New York law adds an interesting wrinkle – although it prohibits discrimination against a smoker with respect to compensation and benefits, it goes on to provide that it is not discrimination to offer insurance with a different rate or coverage if based upon cost to the employer. So, state and local law has to be reviewed carefully.
The Reasons To Move Forward
While there are legal concerns with doing so, there are compelling reasons to implement a premium differential for smokers as opposed to non-smokers. But, what should an employer consider and do before putting such a program in place?
First, determine if the state in which you wish to implement a differential has any law which would make it illegal to do so. Even if such a law exists, all may not be lost as some state laws may be preempted by federal law.
Second, upper management must be fully advised of the potential pitfalls as well as the benefits of adopting tiered premiums. This would include the costs associated with a wellness program.
Third, if you have a union, a premium differential for smokers would probably be a mandatory subject of bargaining. Unionized employers must then consider their bargaining obligations before implementation.
Fourth, establishing a compliant wellness program, with an attendant smoke-cessation program as well as alternative mechanisms for some smokers, are key components of any decision to impose a premium differential. There are numerous providers for such programs, often insurers, and the advice of an attorney would also be fruitful.
Fifth, once a program has been implemented, you should monitor the impact of the differential to determine if it results in a disparate impact upon employees in protected groups, such as minorities and specific ethnicities.
Sixth, give due consideration to an ongoing assessment of the impact of a premium differential on employee morale, productivity, and the overall culture of the workplace.

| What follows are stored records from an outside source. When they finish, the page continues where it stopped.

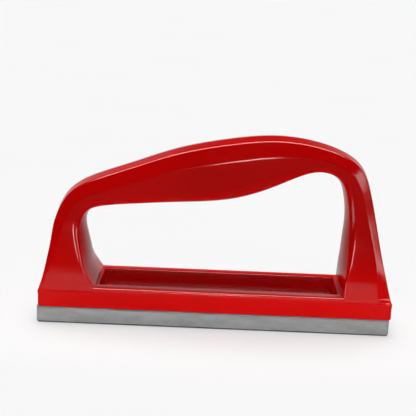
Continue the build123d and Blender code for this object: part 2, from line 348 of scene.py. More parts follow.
def pad_felt():
    """Pressed grey felt: mottled, with short fibres lying in the sheet."""
    f = Finish("pad_felt")
    base = colours().felt
    cloud = f.noise(70.0, 4.0, 0.6, stretch=(0.5, 1.0, 2.0))
    fibre = f.noise(1500.0, 4.0, 0.7, stretch=(0.35, 0.6, 1.6))
    fleck = f.noise(4200.0, 2.0, 0.6).step(0.60, 0.75)
    low = tuple(c * 0.82 for c in base)
    high = tuple(min(c * 1.16, 1.0) for c in base)
    tone = f.mix(cloud.step(0.30, 0.72), low, high)
    tone = f.mix((fibre - 0.35).clamp() * 1.2, tone, tuple(c * 1.35 for c in base))
    tone = f.mix(fleck * 0.25, tone, tuple(c * 0.55 for c in base))
    normal = f.bump(fibre, 0.45, 0.0004)
    return f.shade(
        Base_Color=tone, Roughness=0.92 + cloud * 0.06, Normal=normal,
        Specular_IOR_Level=0.25,
    )


def face_felt():
    """Thin low-friction cloth on the working side; its dark colour is painted shade that gives the
    shade line along the pad's bottom edge.
    """
    f = Finish("face_felt")
    # Painted shade: the dark face colour stands for the shade line along the pad's bottom edge.
    base = colours().face
    weave = f.noise(1900.0, 3.0, 0.6, stretch=(1.0, 1.0, 0.6))
    cloud = f.noise(45.0, 3.0, 0.5)
    tone = f.mix(cloud.step(0.3, 0.7), tuple(c * 0.8 for c in base), tuple(c * 1.25 for c in base))
    tone = f.mix(weave.step(0.55, 0.8) * 0.4, tone, tuple(c * 1.9 for c in base))
    return f.shade(
        Base_Color=tone, Roughness=0.86 + weave * 0.1, Specular_IOR_Level=0.3,
        Normal=f.bump(weave, 0.4, 0.0003),
    )


def loop_cloth():
    """Brushed loop cloth on top of the pad."""
    f = Finish("loop_cloth")
    base = tuple(c * 0.8 for c in colours().felt)
    curl = f.noise(2600.0, 4.0, 0.7)
    cloud = f.noise(50.0, 3.0, 0.5)
    tone = f.mix(cloud.step(0.3, 0.7), tuple(c * 0.8 for c in base), tuple(c * 1.2 for c in base))
    tone = f.mix(curl.step(0.5, 0.75) * 0.5, tone, tuple(c * 1.6 for c in base))
    return f.shade(
        Base_Color=tone, Roughness=0.9 + curl * 0.08, Specular_IOR_Level=0.25,
        Normal=f.bump(curl, 0.6, 0.0005),
    )


def hook_tape():
    """Black nylon tape and its hooks."""
    f = Finish("hook_tape")
    base = colours().hook
    cloud = f.noise(160.0, 3.0, 0.5)
    tone = f.mix(cloud.step(0.3, 0.7), tuple(base), tuple(c * 2.2 for c in base))
    return f.shade(
        Base_Color=tone, Roughness=0.42 + cloud * 0.2, Specular_IOR_Level=0.5,
        Normal=f.bump(f.noise(1400.0, 2.0, 0.5), 0.2, 0.0002),
    )


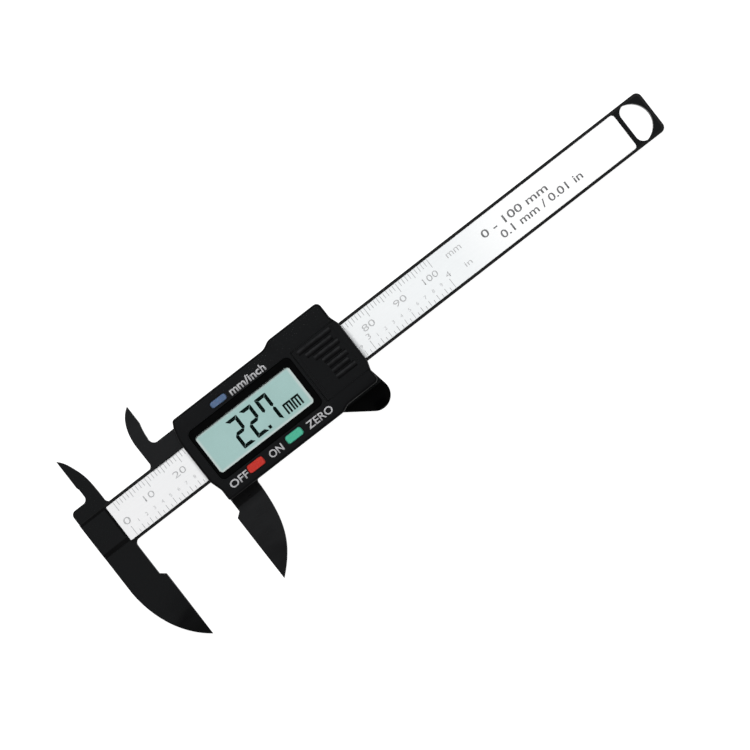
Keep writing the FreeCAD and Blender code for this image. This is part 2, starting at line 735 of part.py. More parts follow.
def battery_lid():
    space = lid_space(0)
    inside = block(
        BATTERY_LID[0] - 1, LID_END_WALL, BATTERY_LID[1] - 1, BATTERY_LID[2] + 1, FRAME_HIGH - 1, LID_BACK
    )
    floor_gap = block(BATTERY_LID[0] - 1, RIGHT_EDGE + 2, -12, 12, FRAME_HIGH - 1, FRAME_HIGH + LID_GAP)
    end_tongues = [
        block(LID_TONGUE_END, RIGHT_EDGE + 1, BATTERY_LID[2], 12, FRAME_HIGH, FACE_TOP),
        block(LID_TONGUE_END, RIGHT_EDGE + 1, -12, BATTERY_LID[1], FRAME_HIGH, FACE_TOP),
    ]
    lid = housing_blank().common(space).cut([inside, floor_gap] + end_tongues)
    scoop = rounded_block(*SCOOP, FACE_TOP - SCOOP_DEPTH, FACE_TOP + 1, 1.0)
    ribs = [lid_rib(index) for index in range(RIB_COUNT)]
    return lid.cut(scoop).fuse(ribs).removeSplitter()


# ---------------------------------------------------------------- springs and screws

def gib_spring():
    """The bowed brass strip that takes up play between the frame's top rail and the beam."""
    start, end = SPRING_X - SPRING_HALF_LENGTH, SPRING_X + SPRING_HALF_LENGTH
    crest = BEAM_HALF_WIDTH + 0.04
    foot = crest + SPRING_BOW
    outline = Outline(start, foot)
    outline.arc((SPRING_X, crest), (end, foot))
    outline.line((end, foot + SPRING_THICKNESS))
    outline.arc((SPRING_X, crest + SPRING_THICKNESS), (start, foot + SPRING_THICKNESS))
    return outline.solid(SPRING_LOW, SPRING_HIGH)


def cross_recess(x, y, low, high, reach):
    half = RECESS_HALF_WIDTH
    arms = block(x - reach, x + reach, y - half, y + half, low, high)
    return arms.fuse(block(x - half, x + half, y - reach, y + reach, low, high))


def case_screw_blank(x, y):
    shank = post(x, y, CASE_SCREW_RADIUS, SCREW_SUNK, CASE_SCREW_TOP - 0.3)
    head = Part.makeCone(SCREW_HEAD_RADIUS, CASE_SCREW_RADIUS, 0.8, V(x, y, SCREW_SUNK))
    return shank.fuse(head).removeSplitter()


def case_screw(x, y):
    """Countersunk, driven from the back through the frame into the front cover."""
    return case_screw_blank(x, y).cut(cross_recess(x, y, 0, 0.8, 0.95))


def case_screw_space(x, y):
    """The countersunk hole in the back cover."""
    return case_screw_blank(x, y).fuse(post(x, y, SCREW_HEAD_RADIUS, -1, SCREW_SUNK))


def board_screw(x, y):
    """Pan head, holds the circuit board on the frame."""
    head_top = BOARD_FACE + BOARD_SCREW_HEAD_HEIGHT
    head = post(x, y, BOARD_SCREW_HEAD_RADIUS, BOARD_FACE, head_top)
    head = head.makeFillet(0.3, edges_at(head, head_top))
    shank = post(x, y, BOARD_SCREW_RADIUS, BOARD_SCREW_TIP, BOARD_FACE)
    return head.fuse(shank).removeSplitter().cut(
        cross_recess(x, y, BOARD_FACE + 0.3, BOARD_FACE + 2, 0.8)
    )


def nodes():
    """Every sub-part by its name: one solid, or a list of solids for a group of like pieces."""
    made = {
        "beam": beam(),
        "scale_board": label_layer(LABEL_BED, BOARD_TOP),
        "scale_label": label_layer(BOARD_TOP, LABEL_TOP),
        "slider_frame": slider_frame(),
        "back_cover": back_cover(),
        "front_cover": front_cover(),
        "display_window": display_window(),
        "display_panel": display_panel(),
        "display_holder": display_holder(),
        "zebra_strip": zebra_strip(),
        "circuit_board": circuit_board(),
        "chip_blob": chip_blob(),
        "surface_components": surface_components(),
        "battery_cell": battery_cell(),
        "negative_contact": negative_contact(),
        "positive_contact": positive_contact(),
        "battery_lid": battery_lid(),
        "gib_spring": gib_spring(),
        "case_screws": [case_screw(x, y) for x, y in CASE_SCREWS],
        "board_screws": [board_screw(x, y) for x, y in BOARD_SCREWS],
    }
    for name, cap in BUTTONS.items():
        made["button_" + name] = button(cap)
        made["contact_pill_" + name] = contact_pill(cap)
    return made


def main():
    made = nodes()
    shift = V(-(HEAD_END + BEAM_END) / 2, -(INSIDE_TIP + JAW_TIP) / 2, 0)
    os.makedirs("parts", exist_ok=True)
    for name, solids in made.items():
        shape = Part.Compound(solids) if isinstance(solids, list) else solids
        count = len(shape.Solids)
        wanted = len(solids) if isinstance(solids, list) else 1
        print(f"{name}: {count} of {wanted} solids, valid {shape.isValid()}, {shape.Volume:.1f} mm3")
        if not isinstance(solids, list):
            shape = shape.Solids[0]
        shape = shape.copy()
        shape.translate(shift)
        shape.exportStep("parts/" + name + ".step")


main()
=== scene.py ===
import bmesh
import bpy
import json
import math
from mathutils import Matrix, Vector

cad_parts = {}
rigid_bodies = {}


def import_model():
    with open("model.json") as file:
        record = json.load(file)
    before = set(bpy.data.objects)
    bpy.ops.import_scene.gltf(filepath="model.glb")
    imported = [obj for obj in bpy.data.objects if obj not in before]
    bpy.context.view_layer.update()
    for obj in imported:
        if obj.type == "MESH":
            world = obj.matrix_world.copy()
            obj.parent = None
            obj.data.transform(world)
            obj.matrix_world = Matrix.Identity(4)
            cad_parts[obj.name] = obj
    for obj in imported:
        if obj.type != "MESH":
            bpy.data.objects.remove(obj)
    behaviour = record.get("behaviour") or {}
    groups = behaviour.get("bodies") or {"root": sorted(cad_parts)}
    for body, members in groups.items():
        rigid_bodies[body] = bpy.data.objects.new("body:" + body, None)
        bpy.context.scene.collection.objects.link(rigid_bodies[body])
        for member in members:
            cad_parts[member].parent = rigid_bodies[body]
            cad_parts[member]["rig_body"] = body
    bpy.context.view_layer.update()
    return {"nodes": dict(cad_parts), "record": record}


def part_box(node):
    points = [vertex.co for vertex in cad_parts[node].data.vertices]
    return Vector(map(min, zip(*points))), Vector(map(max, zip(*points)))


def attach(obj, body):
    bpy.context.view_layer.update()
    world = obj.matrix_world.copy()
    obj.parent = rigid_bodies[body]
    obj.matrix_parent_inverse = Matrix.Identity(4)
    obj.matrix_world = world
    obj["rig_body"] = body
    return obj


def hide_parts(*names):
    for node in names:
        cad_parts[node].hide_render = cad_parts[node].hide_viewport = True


# The looks of a digital caliper that lies on its back. Lengths are in millimetres where a name or a
# comment doesn't say otherwise, and MM turns them into the scene's metres.

MM = 0.001

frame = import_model()
nodes = frame["nodes"]
mounts = {mount["name"]: Vector(mount["pos_m"]) for mount in frame["record"]["mounts"]}


def centre(node):
    low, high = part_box(node)
    return (low + high) / 2


# The scale's zero on the beam, and the middle of the display on the slider
ZERO_FROM_FACE = 0.3
SCALE = Vector((
    mounts["fixed_outside_face"].x + ZERO_FROM_FACE * MM,
    mounts["hanging_hole"].y,
    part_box("scale_label")[1].z,
))
DISPLAY = centre("display_panel") + Vector((-0.05, 0.15, 0)) * MM
FACE_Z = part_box("front_cover")[1].z
PANEL_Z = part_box("display_panel")[1].z
PRINT_THICKNESS = 0.01
LETTER_MERGE = 0.001
CAPITAL_SHARE = 0.729  # a capital's height over the font's size

# The front cover's display opening, which the window's mask follows
VIEW_MIDDLE = DISPLAY + Vector((0.075, -0.1, 0)) * MM
VIEW_HALF = (14.9, 5.67)
VIEW_CORNER = 1.0
MASK_BLUR = 0.02
MASK_BLACK = ((0.0006, 0.0006, 0.0006), (0.0012, 0.0012, 0.0012))
MIRRORED_SHARE = 0.003
MIRRORED_AT_GRAZING = 0.9
LABEL_EDGE = (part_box("scale_label")[1].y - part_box("scale_label")[0].y) / 2 / MM

# View: straight down, turned so that the beam rises to the right
BEAM_ANGLE = math.radians(37.83)
VIEW_CENTRE = SCALE + Vector((71.93, -10.01, 0)) * MM
VIEW_WIDTH = 189.06
SENSOR = 36.0

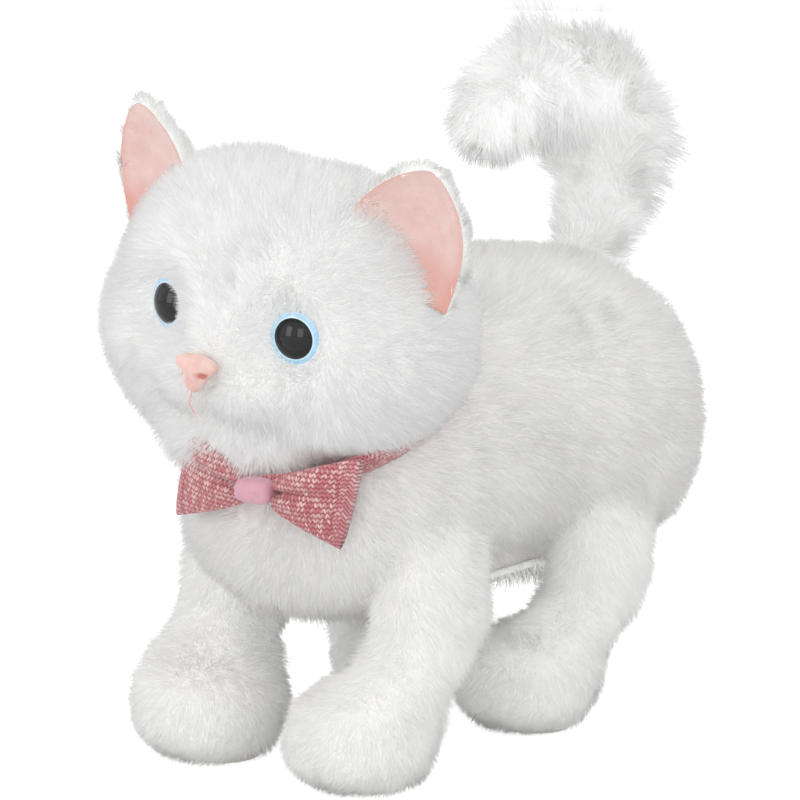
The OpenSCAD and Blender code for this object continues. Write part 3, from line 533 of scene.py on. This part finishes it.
HEAD_TURN = turn(0, 0, 0.6) @ turn(3.9, 0, 0) @ turn(0, 8.2, 0)
COLLAR_TURN = turn(23.4, 0, 0)


def on_head(p):
    return HEAD + np.asarray(p, float) @ HEAD_TURN.T


def off_head(p):
    return (p - HEAD) @ HEAD_TURN


def spot(x, y, z):
    """A place given in millimetres, moved with the model and turned into metres."""
    return tuple(((np.array([x, y, z]) + SET_DOWN) * MM).tolist())


def padded(piece, fill, slot, *nodes):
    if nodes:
        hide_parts(*nodes)
    return piece


def comb(normal, flow, lift, lay, wild):
    """Hair directions: flow laid on the skin, raised by lift along the normal, and ruffled by wild."""
    flat = unit(flow - normal * np.sum(flow * normal, -1, keepdims=True))
    return unit(normal * np.reshape(lift, (-1, 1)) + flat * lay + wild)


# ---------------------------------------------------------------- torso

def torso_rows(shrink):
    """Sections along Y: height of the middle, half width, rise and drop, each less the shrink."""
    table = np.array([
        [-98.5, 86, 9, 9, 9], [-94, 86, 24, 23, 22], [-85, 86, 37, 37, 33], [-70, 87, 45, 44, 38],
        [-52, 89, 48.5, 48, 40], [-30, 93, 48, 51, 41], [-8, 98, 48.5, 52, 44], [14, 100, 51, 53, 45],
        [34, 100, 55.5, 54, 48], [52, 98, 58, 54.5, 50], [70, 97, 56, 52, 50], [84, 95, 49, 46, 44],
        [95, 93, 36, 35, 34], [101, 92, 19, 20, 20], [102.5, 92, 8, 8, 8]])
    y, zc, hw, up, down = table.T
    y = y * (1 - shrink / 100)
    hw, up, down = [np.maximum(v - shrink, 3) for v in (hw, up, down)]
    o = 0 * y
    return np.stack([o, y, zc, hw, o, o, o, o, up, o, o, -down], -1)


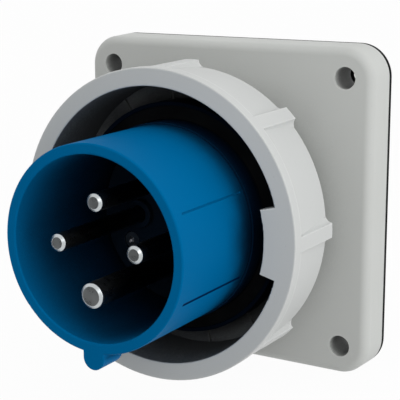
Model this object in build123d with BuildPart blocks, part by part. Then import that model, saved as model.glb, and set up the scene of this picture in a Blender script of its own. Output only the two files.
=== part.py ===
from build123d import *
from math import cos, radians, sin
import os

# Pin and sleeve inlet with a bayonet ring: panel flange, shroud, four turned pins.
# The origin is the centre of the mounting plane, on the axis of the pins, in millimetres.
# -Y points out of the mouth and +Z is up. A name that ends in _d is a distance forward of
# the mounting plane, and angles run from +X towards +Z, as seen from the front.

# Clearances
body_gap = 0.3
fit_gap = 0.1
seal_gap = 0.2

# Panel flange
flange_size = 98.0
flange_front_d = 12.6
flange_corner_r = 9.5
flange_draft = 2.2
flange_edge_r = 2.5
flange_wall = 2.8
flange_face_t = 3.0
flange_rib_t = 1.8
mount_inset = 9.0
mount_hole_r = 3.2
mount_boss_wall = 3.0
panel_gasket_t = 1.6
panel_gasket_land = 1.8

# Shroud: the sleeve, its key and its root flange
mouth_d = 81.1
shroud_r = 28.25
shroud_wall = 2.95
shroud_rim_r = 0.5
root_front_d = 39.5
root_t = 7.6
root_rim_w = 1.15
collar_h = 0.45
collar_l = 6.0
key_h = 4.65
key_w = 6.5
key_length = 11.0
groove_angle = 25.1
groove_w = 0.5
groove_depth = 0.3
groove_front_inset = 3.9
groove_back_inset = 2.1

# Face gasket in the root flange, which the mating connector's rim presses on
gasket_recess_w = 4.0
gasket_recess_depth = 2.7
gasket_below_rim = 0.3

# Bayonet ring
ring_length = 22.0
ring_bore_r = 39.6
ring_bore_draft = 0.3
ring_wall = 5.15
ring_taper = 1.75
ring_band = 3.5
ring_band_step = 0.45
ring_edge_r = 0.4
ring_web_t = 1.6
ring_web_overlap = 2.25
grip_count = 8
grip_h = 2.0
grip_top_w = 4.2
grip_foot_w = 7.0
lug_h = 4.5
lug_span = 29.2
lug_depth = 5.5
lug_ramp = 2.0
lug_edge_r = 0.3
tab_count = 4
tab_angle = 112.5
tab_span = 25.0
slit_w = 0.8
ring_travel = 45.0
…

Even with the legal issues involved in charging smokers more for healthcare premiums, with effective wellness programs employers can, and have been, able to manage healthcare costs and enhance employee productivity. Smoking unquestionably has a deleterious effect not just upon overall health but also upon employee productivity; it’s good to know that there are programs and mechanisms you can use to enhance both for your employers.